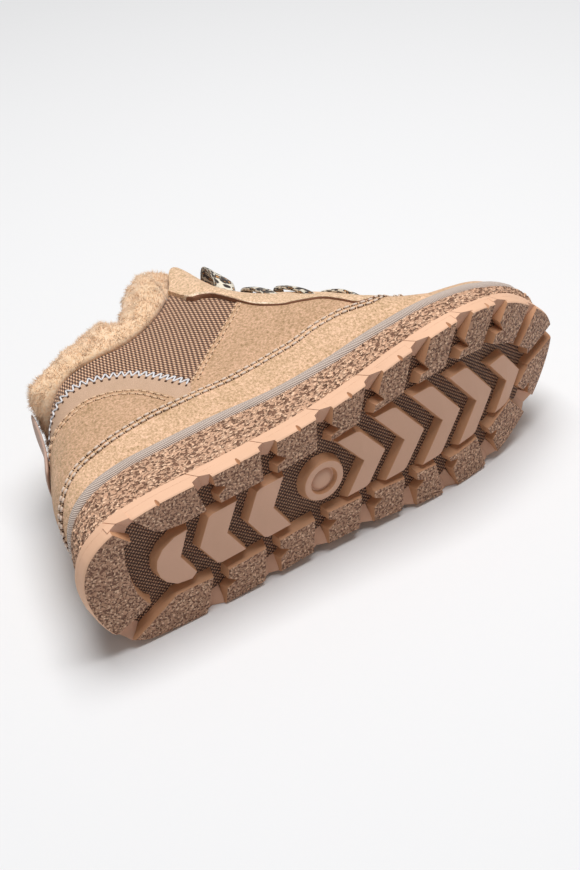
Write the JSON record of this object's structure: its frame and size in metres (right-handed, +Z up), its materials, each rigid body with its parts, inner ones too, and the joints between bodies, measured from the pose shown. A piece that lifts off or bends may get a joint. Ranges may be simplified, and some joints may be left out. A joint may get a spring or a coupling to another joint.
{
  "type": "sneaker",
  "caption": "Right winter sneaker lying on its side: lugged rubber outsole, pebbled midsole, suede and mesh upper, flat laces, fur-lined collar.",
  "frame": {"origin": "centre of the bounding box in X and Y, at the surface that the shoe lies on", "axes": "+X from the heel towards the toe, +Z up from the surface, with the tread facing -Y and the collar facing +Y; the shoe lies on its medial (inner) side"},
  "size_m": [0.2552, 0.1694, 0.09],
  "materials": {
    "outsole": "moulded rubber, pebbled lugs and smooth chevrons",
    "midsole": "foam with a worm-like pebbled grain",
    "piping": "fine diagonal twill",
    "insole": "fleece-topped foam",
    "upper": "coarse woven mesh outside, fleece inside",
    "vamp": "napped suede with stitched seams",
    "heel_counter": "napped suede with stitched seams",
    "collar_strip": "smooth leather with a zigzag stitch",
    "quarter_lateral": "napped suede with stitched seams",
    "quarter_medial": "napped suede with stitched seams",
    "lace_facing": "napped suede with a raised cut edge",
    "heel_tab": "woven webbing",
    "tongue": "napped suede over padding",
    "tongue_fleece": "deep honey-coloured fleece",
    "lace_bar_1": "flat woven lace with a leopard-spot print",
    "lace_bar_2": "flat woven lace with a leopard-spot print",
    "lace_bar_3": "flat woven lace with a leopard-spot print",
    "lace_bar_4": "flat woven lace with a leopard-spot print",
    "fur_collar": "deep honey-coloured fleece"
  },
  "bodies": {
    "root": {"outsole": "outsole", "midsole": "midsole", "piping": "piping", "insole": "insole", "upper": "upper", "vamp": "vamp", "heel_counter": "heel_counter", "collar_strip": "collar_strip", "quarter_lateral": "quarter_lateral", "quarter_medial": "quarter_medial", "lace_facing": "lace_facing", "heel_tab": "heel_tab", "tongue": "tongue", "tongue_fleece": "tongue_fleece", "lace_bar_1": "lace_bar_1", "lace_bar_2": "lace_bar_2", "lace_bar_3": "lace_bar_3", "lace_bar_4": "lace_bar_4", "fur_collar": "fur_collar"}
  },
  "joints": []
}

---------------

● YOUR INSTRUCTIONS: Restate the whole of the material exactly.

● WORKED SOLUTION:
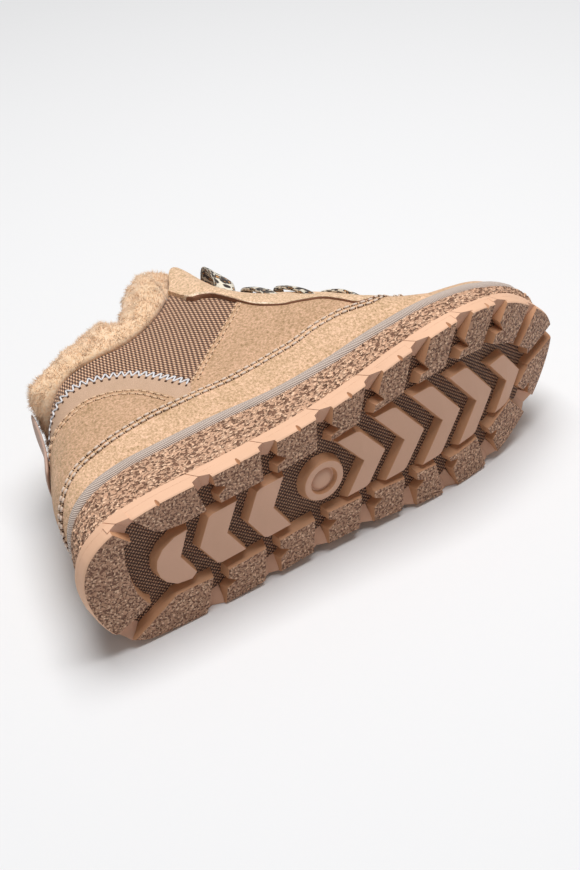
Write the JSON record of this object's structure: its frame and size in metres (right-handed, +Z up), its materials, each rigid body with its parts, inner ones too, and the joints between bodies, measured from the pose shown. A piece that lifts off or bends may get a joint. Ranges may be simplified, and some joints may be left out. A joint may get a spring or a coupling to another joint.
{
  "type": "sneaker",
  "caption": "Right winter sneaker lying on its side: lugged rubber outsole, pebbled midsole, suede and mesh upper, flat laces, fur-lined collar.",
  "frame": {"origin": "centre of the bounding box in X and Y, at the surface that the shoe lies on", "axes": "+X from the heel towards the toe, +Z up from the surface, with the tread facing -Y and the collar facing +Y; the shoe lies on its medial (inner) side"},
  "size_m": [0.2552, 0.1694, 0.09],
  "materials": {
    "outsole": "moulded rubber, pebbled lugs and smooth chevrons",
    "midsole": "foam with a worm-like pebbled grain",
    "piping": "fine diagonal twill",
    "insole": "fleece-topped foam",
    "upper": "coarse woven mesh outside, fleece inside",
    "vamp": "napped suede with stitched seams",
    "heel_counter": "napped suede with stitched seams",
    "collar_strip": "smooth leather with a zigzag stitch",
    "quarter_lateral": "napped suede with stitched seams",
    "quarter_medial": "napped suede with stitched seams",
    "lace_facing": "napped suede with a raised cut edge",
    "heel_tab": "woven webbing",
    "tongue": "napped suede over padding",
    "tongue_fleece": "deep honey-coloured fleece",
    "lace_bar_1": "flat woven lace with a leopard-spot print",
    "lace_bar_2": "flat woven lace with a leopard-spot print",
    "lace_bar_3": "flat woven lace with a leopard-spot print",
    "lace_bar_4": "flat woven lace with a leopard-spot print",
    "fur_collar": "deep honey-coloured fleece"
  },
  "bodies": {
    "root": {"outsole": "outsole", "midsole": "midsole", "piping": "piping", "insole": "insole", "upper": "upper", "vamp": "vamp", "heel_counter": "heel_counter", "collar_strip": "collar_strip", "quarter_lateral": "quarter_lateral", "quarter_medial": "quarter_medial", "lace_facing": "lace_facing", "heel_tab": "heel_tab", "tongue": "tongue", "tongue_fleece": "tongue_fleece", "lace_bar_1": "lace_bar_1", "lace_bar_2": "lace_bar_2", "lace_bar_3": "lace_bar_3", "lace_bar_4": "lace_bar_4", "fur_collar": "fur_collar"}
  },
  "joints": []
}